Re: Organized first draft of Use Case and Requirements Document from Eric S. Johansson on 2010-10-07 (public-xg-htmlspeech@w3.org from October 2010)

From: Eric S. Johansson <esj@harvee.org>
Date: Thu, 07 Oct 2010 11:57:43 -0400
To: Satish Sampath <satish@google.com>
CC: Michael Bodell <mbodell@microsoft.com>, "public-xg-htmlspeech@w3.org" <public-xg-htmlspeech@w3.org>
Message-ID: <4CADEDF7.2050405@harvee.org>
  On 10/7/2010 11:03 AM, Satish Sampath wrote:
>
>> U8. Voice Activity Detection
> While the UA may use voice activity detection either at start of
> speech or stop or both, I don't think it should be exposed as a part
> of the HTML speech API. In particular I'm concerned about letting
> random web pages initiate speech input automatically and get
> recognition results without the user consent. This is the reason our
> draft proposal to the XG required explicit user action to start
> recognition (for e.g. by clicking on a mic button).
>
> The main use case mentioned here is hands-free dialog, which could be
> performed by using the continuous recognition but having the user
> initiate the dialog with a gesture (click, touch or something
> similar). This assures the user that third parties cannot snoop on
> their speech/audio without their knowledge, while also avoiding
> unwanted notifications and permission popups (since users are known to
> dismiss them without paying much attention).

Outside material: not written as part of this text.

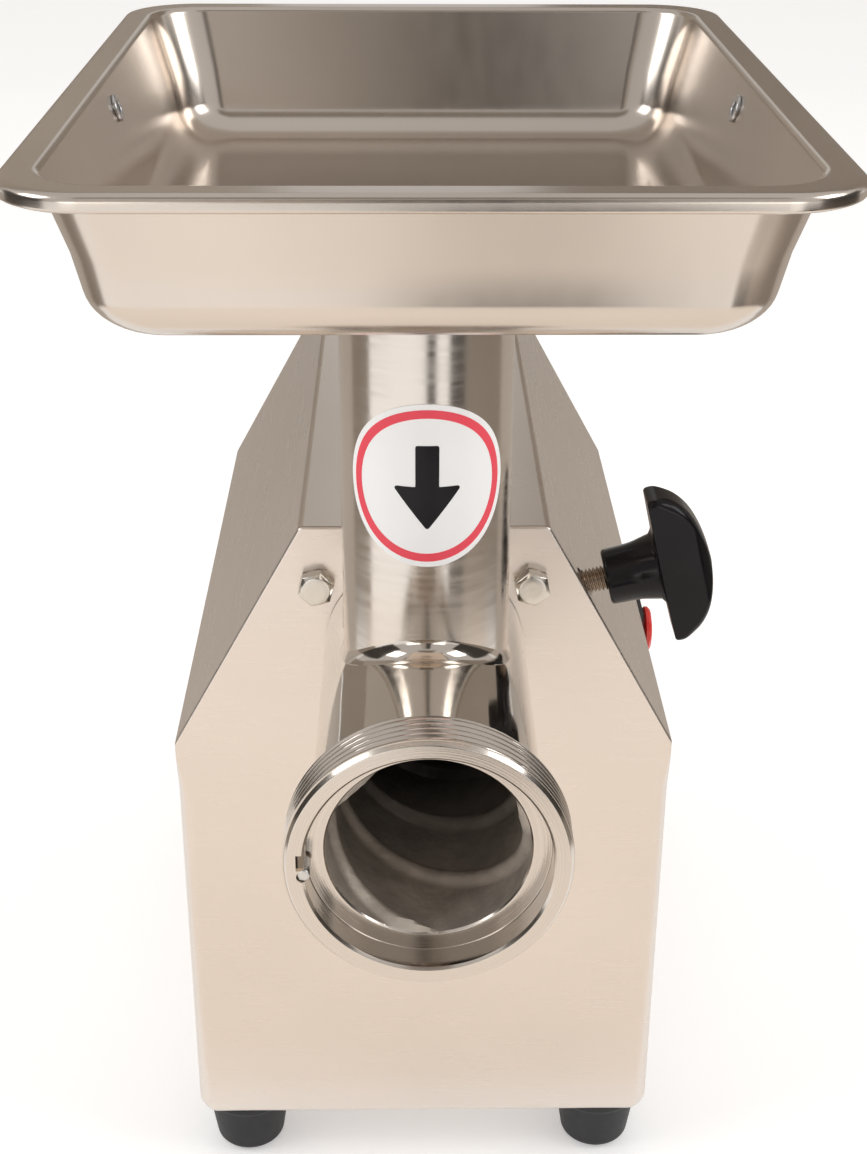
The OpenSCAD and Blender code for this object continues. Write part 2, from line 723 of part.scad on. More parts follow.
module head_barrel() color("#b5aea4") from_panel() difference() {
    turn_y([
        [journal_r, spigot_l], [spigot_r - 1, spigot_l], [spigot_r, spigot_l - 1],
        [spigot_r, 0], [barrel_r, 0], [barrel_r, collar_l - mouth_reach],
        [mouth_r - 1.5, collar_l - mouth_reach], [mouth_r, collar_l - mouth_reach - 1.5],
        [mouth_r, 1.2 - mouth_reach], [mouth_r - 1.2, -mouth_reach],
        [plate_r + 0.6, -mouth_reach], [plate_r, 0.6 - mouth_reach],
        [plate_r, plate_depth - mouth_reach], [bore_r, plate_depth - mouth_reach],
        [bore_r, bore_end], [journal_r, bore_end]
    ]);
    translate([0, -tube_y, axis_z]) cylinder(r = tube_r - 1.5, h = barrel_r + 5);
    translate([0, 0, axis_z]) rotate([0, -clamp_tilt, 0])
        translate([flat_dist, 1.5, -25]) cube([20, spigot_l, 50]);
    translate([-plate_r - 2.2, -mouth_reach - 1, axis_z + pin_z + 2.4]) cube([4, 6, 6]);
    bar_y(pin_r + touch, -mouth_reach - 1, pin_end, -plate_r, axis_z + pin_z);
}

module feed_tube() color("#bdb5aa") from_panel() difference() {
    translate([0, -tube_y, axis_z + 20]) cylinder(r = tube_r, h = tray_z - axis_z - 20);
    translate([0, -tube_y, axis_z]) cylinder(r = tube_r - 1.5, h = tray_z - axis_z + 1);
    bar_y(barrel_r + touch, -tube_y - 50, 0, 0, axis_z);
}

module plate_key_pin() color("#cfcabf") from_panel()
    bar_y(pin_r, 1 - mouth_reach, pin_end, -plate_r, axis_z + pin_z);

// Round label wrapped on the tube: its outline as seen from the front
label_r = 29.8;
label_z = 380;
label_outline = [
    for (a = [0:7.5:352.5])
        [tube_r * sin(label_r * cos(a) / tube_r * 180 / PI), label_z + label_r * sin(a)]
];
module hand_guard_label() color("#e9eaea") from_panel() intersection() {
    difference() {
        translate([0, -tube_y, label_z - 35]) cylinder(r = tube_r + 0.3, h = 70);
        translate([0, -tube_y, label_z - 36]) cylinder(r = tube_r + touch, h = 72);
    }
    sweep_y(-tube_y - 40, -tube_y - 10) polygon(label_outline);
}

// ---------- tray ----------

// Half width of the tray wall at the height z above the tray's underside
function wall_half(half_top, z, skin) = half_top - skin - (tray_h - z) * wall_lean;

// Rounded rectangle of four thin discs, for a hull
module corner_discs(half_x, half_y, r, z, thick = 0.1)
    for (sx = [-1, 1], sy = [-1, 1])
        translate([sx * (half_x - r), sy * (half_y - r), z]) cylinder(r = r, h = thick, $fn = 28);

// Solid bowl shape with sloping walls and a rounded lower edge, skin inside the outer face
module tray_bowl(skin, top) {
    r = bend_r - skin;
    inner_x = tray_w / 2 - rim_w;
    inner_y = tray_l / 2 - rim_w;
    hull() {
        for (a = [0, 26, 52, 90 - draft]) {
            z = skin + r - r * cos(a);
            back = r * wall_lean - r / cos(draft) + r * sin(a) - (z - skin) * wall_lean;
            corner_discs(
                wall_half(inner_x, z, skin) + back,
                wall_half(inner_y, z, skin) + back, 10 + r * sin(a) * 0.4, z
            );
        }
        corner_discs(inner_x - skin, inner_y - skin, 20, top);
    }
}

module tray_pan() color("#c4bbb0") translate([0, panel_y - tube_y, tray_z]) difference() {
    union() {
        tray_bowl(0, tray_h - 0.2);
        hull() corner_discs(tray_w / 2, tray_l / 2, 25, tray_h - 5, 5);
    }
    tray_bowl(tray_sheet, tray_h + 0.5);
    difference() {
        hull() corner_discs(tray_w / 2 - 3, tray_l / 2 - 3, 23, tray_h - 6, 6 - tray_sheet);
        translate([0, 0, -1]) tray_bowl(0, tray_h);
    }
    translate([0, 0, -1]) cylinder(r = spout_r + touch, h = 4);
    at_eyelets() cylinder(r = 3, h = 8, center = true);
}

module tray_spout() color("#b9b1a6") translate([0, panel_y - tube_y, 0]) difference() {
    translate([0, 0, tray_z - 24]) cylinder(r = spout_r, h = 24 + tray_sheet);
    translate([0, 0, tray_z - 25]) cylinder(r = spout_r - spout_wall, h = 30);
}

// Eyelets high in the middle of each side wall, square to the wall
module at_eyelets()
    for (side = [-1, 1])
        translate([
            side * (tray_w / 2 - rim_w - tray_sheet / 2 - eyelet_drop * wall_lean),
            0, tray_h - eyelet_drop
        ]) rotate([0, side * (90 + draft), 0]) children();

module tray_eyelets() color("#a8a299") translate([0, panel_y - tube_y, tray_z]) at_eyelets()
    rotate_extrude() polygon([
        [2, -1.9], [4.4, -1.9], [4.4, -0.9], [2.9, -0.9], [2.9, 0.9], [4.4, 0.9], [4.4, 1.7],
        [2, 1.7]
    ]);

// ---------- clamp ----------

module clamp_pad() color("#c9a14a") on_clamp_axis() difference() {
    bar_x(pad_r, pad_tip, pad_tip + pad_l);
    bar_x(stud_tip_r + run, pad_tip + 1.5, pad_tip + pad_l + 1);
}

module clamp_stud() color("#8a7f72") on_clamp_axis() {
    bar_x(stud_tip_r, pad_tip + 1.6, stud_step + 1);
    bar_x(stud_r, stud_step, clamp_gap + stud_in_knob);
}

// Black wing knob: a round collar that flares into a half-moon wing
module clamp_knob() color("#141416") on_clamp_axis() difference() {
    union() {
        translate([clamp_gap, 0, 0]) rotate([0, 90, 0]) rotate_extrude() polygon([
            [0, 0], [knob_collar_r - 1.5, 0], [knob_collar_r, 1.5], [knob_collar_r, 12],
            [knob_collar_r + 1, 16], [knob_collar_r + 2.6, knob_collar_l + 0.4],
            [0, knob_collar_l + 0.4]
        ]);
        intersection() {
            translate([clamp_gap + knob_collar_l + wing_depth - wing_r, wing_t / 2, 0])
                rotate([90, 0, 0]) cylinder(r = wing_r, h = wing_t, $fn = 96);
            translate([clamp_gap + knob_collar_l, -wing_t, -wing_r])
                cube([wing_r, 2 * wing_t, 2 * wing_r]);
        }
    }
    bar_x(stud_r + touch, clamp_gap - 1, clamp_gap + stud_in_knob + 0.5);
}

// ---------- what is drawn ----------

housing_shell();
front_panel();
rear_panel();
rear_panel_screws();
base_plate();
base_screws();
feet();
foot_screws();
gearbox_case();
gearbox_cover();
cover_screws();
flange_bolts();
output_front_bearing();
output_rear_bearing();
output_seal();
output_shaft();
output_gear();
layshaft();
layshaft_pinion();
layshaft_gear();
layshaft_bearings();
rotor_shaft();
motor_pinion();
rotor_core();
cooling_fan();
rotor_bearings();
stator_core();
stator_windings();
motor_front_bell();
motor_rear_bell();
motor_tie_rods();
motor_cradle();
run_capacitor();
capacitor_clip();
terminal_block();
wiring_loom();
cable_gland();
switch_plate();
switch_body();
stop_button();
start_button();
head_barrel();
feed_tube();
plate_key_pin();
hand_guard_label();
tray_pan();
tray_spout();
tray_eyelets();
clamp_pad();
clamp_stud();
clamp_knob();
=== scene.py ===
"""Looks for an electric meat grinder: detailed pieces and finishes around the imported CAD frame."""

import itertools
import json
import math

import bmesh
import bpy
from mathutils import Matrix, Vector


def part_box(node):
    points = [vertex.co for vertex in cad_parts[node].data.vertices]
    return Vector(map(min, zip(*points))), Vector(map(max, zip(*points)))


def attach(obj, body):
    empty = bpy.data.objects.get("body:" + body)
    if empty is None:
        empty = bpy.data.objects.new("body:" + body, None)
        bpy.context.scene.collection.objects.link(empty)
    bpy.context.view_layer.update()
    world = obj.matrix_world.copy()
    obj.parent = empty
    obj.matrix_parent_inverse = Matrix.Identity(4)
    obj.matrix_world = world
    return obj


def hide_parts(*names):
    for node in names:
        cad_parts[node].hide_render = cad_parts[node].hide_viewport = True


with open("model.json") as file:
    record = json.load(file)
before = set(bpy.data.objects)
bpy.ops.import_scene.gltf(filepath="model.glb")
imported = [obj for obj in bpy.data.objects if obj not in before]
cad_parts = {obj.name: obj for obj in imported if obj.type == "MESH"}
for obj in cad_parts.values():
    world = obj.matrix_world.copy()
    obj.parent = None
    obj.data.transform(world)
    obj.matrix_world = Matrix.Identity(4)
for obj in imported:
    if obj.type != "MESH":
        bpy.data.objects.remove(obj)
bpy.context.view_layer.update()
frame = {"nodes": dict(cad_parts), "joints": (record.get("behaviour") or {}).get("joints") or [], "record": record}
MM = 0.001
TURN = 2 * math.pi

# ---------------- places taken from the frame

PANEL_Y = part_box("front_panel")[0].y
REAR_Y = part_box("rear_panel")[1].y
BARREL_LOW, BARREL_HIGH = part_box("head_barrel")
AXIS_Z = (BARREL_LOW.z + BARREL_HIGH.z) / 2
MOUTH_Y = BARREL_LOW.y
MOUTH_R = (BARREL_HIGH.z - BARREL_LOW.z) / 2
TUBE_LOW, TUBE_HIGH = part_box("feed_tube")
TUBE_Y = (TUBE_LOW.y + TUBE_HIGH.y) / 2
TUBE_R = (TUBE_HIGH.x - TUBE_LOW.x) / 2
TRAY_LOW, TRAY_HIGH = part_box("tray_pan")
SHELL_LOW, SHELL_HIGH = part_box("housing_shell")
LABEL_LOW, LABEL_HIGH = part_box("hand_guard_label")
LABEL_Z = (LABEL_LOW.z + LABEL_HIGH.z) / 2
TRAY_Y = (TRAY_LOW.y + TRAY_HIGH.y) / 2
CLAMP = next(joint for joint in frame["joints"] if joint["name"] == "clamp_turn")
CLAMP_TILT = math.asin(CLAMP["axis"][2])

# ---------------- sizes inside the pieces, in mm

BARREL_R = 40
COLLAR_L = 18
PLATE_R = 41.25
PLATE_DEPTH = 10.5
BORE_R = 34.5
BACK_WALL = -14
JOURNAL_R = 16
SPIGOT_R = 30
SPIGOT_L = 42
THREAD_PITCH = 3
THREAD_DEPTH = 1.25
RIB_LEAD = 104
RIB_STARTS = 3
RIB_HEIGHT = 2.8
RIB_WIDTH = 8.0
TUBE_WALL = 1.5
WELD_R = 6
# Stations along the barrel, behind the front panel.
MOUTH = (MOUTH_Y - PANEL_Y) / MM
THREAD_START = MOUTH + 1.5
THREAD_END = MOUTH + COLLAR_L - 1.6

SHEET = 1.5
SHOULDER_Z = 230
TOP_HALF = 49
BOTTOM_BEND = 8
SIDE_LIP = 42
END_LIP = 14
SEAM_GAP = 0.45

RIM_W = 11.3
TRAY_DRAFT = math.radians(12)
TRAY_BEND = 16
TRAY_SHEET = 1.2
TRAY_H = 47
SPOUT_R = 28.45
TRAY_DEPTH = TRAY_H - TRAY_SHEET
RIM_FLARE = 1.2
EYELET_DROP = 10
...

For people with working hands, that's probably not a bad solution. If you are 
running completely hands-free, for example, in a mobile environment, an explicit 
acknowledgment can be an unnecessary distraction from the other tasks (i.e. 
driving). If you're disabled, it's an unnecessary consumption of what ever hand 
capacity one may have.

Real-life example: I use Skype and Skype is something about the Windows sound 
system lets me feed both Skype and NaturallySpeaking at the same time. So I can 
be talking with someone on Skype, tell NaturallySpeaking to "wake up", dictate 
something (usually to the annoyance of the person on Skype) and then tell 
NaturallySpeaking to "go to sleep" again.

What I wish was different was that the audio would switch to NaturallySpeaking 
and away from Skype so that my dictation would not be heard. The verbal command 
to go to sleep and to wake up is not reliable. Sometimes it wakes up at the 
wrong time and starts chatting away at whatever application. Keystroke off 
toggle doesn't always work for a variety of reasons, mostly because it's 
extremely clumsy and my keyboard doesn't have a keypad so that the default 
hotkey (keypad +) is not available.

I think the concern about capturing audio without the users knowledge is 
important issue especially in mobile devices where the NaturallySpeaking 
application for the iphone ships audio to a server upstream and then nuance 
harvests the data for their own use.  I think that it's not resolvable issue 
except by making it a local policy decision as to whether or not to enable 
microphones remotely.  people will still do it for convenience but at least you 
gave them the decision.


> I think these two requirements should be removed and left to the UA.
> In my mind speech input equates to keyboard and other forms of input,
> and each user prefers to use a device/platform/OS which suits them
> best. Some people use an english keyboard while others in their native
> tongue, some use IME software to manage both at the same time, some
> get ergonomic keyboards etc. In all these cases the applications and
> websites are happy to just work with the text/data they are given.
>
> In the speech input context the recognizer becomes part of the
> device/platform/OS and not something chosen by a web page. In real
> life terms having the UA manage speech resources means:
> - the user gets consistent results each time whatever website they visit
> - the recognizer can train itself to perform better over time since
> all the user's speech goes through it
> - the user can easily upgrade/purchase new software if they need to
> improve on that.

All very good points but also consider this, it should be possible for the 
recognizer and the application to be remote from the machine with a microphone. 
The use case combinations would be local recognizer - local application (i.e. 
today), remote recognizer - local application (iPhone/Dragon today), local 
recognizer - remote application and remote recognizer- remote application.

A use example would be a speech recognition user working at a company and they 
are not allowed/don't have a license to install a speech recognition system on 
their work machine. They can't run the remote Gateway because of audio security 
concerns. They bring in their own machine with recognition software but 
can't/don't want to install corporate applications on a personal machine, daily 
solution would be to bridge to the remote machine, and run the Corporate 
applications off of their own recognition system.

Another variant of this is the system administrator using speech recognition to 
control a remote machine that may be in the next room or thousands of miles 
away. You don't worship the audio and run recognizer on the remote machine, you 
want to have one recognizer that you control that connects to many machines.

Yes, this is far afield from the "in the cloud" application but it is the kind 
of functionality needed for a more general speech recognition environment. Not 
sure if it fits in this context so, feel free to toss my comments if necessary.
Received on Thursday, 7 October 2010 15:58:51 UTC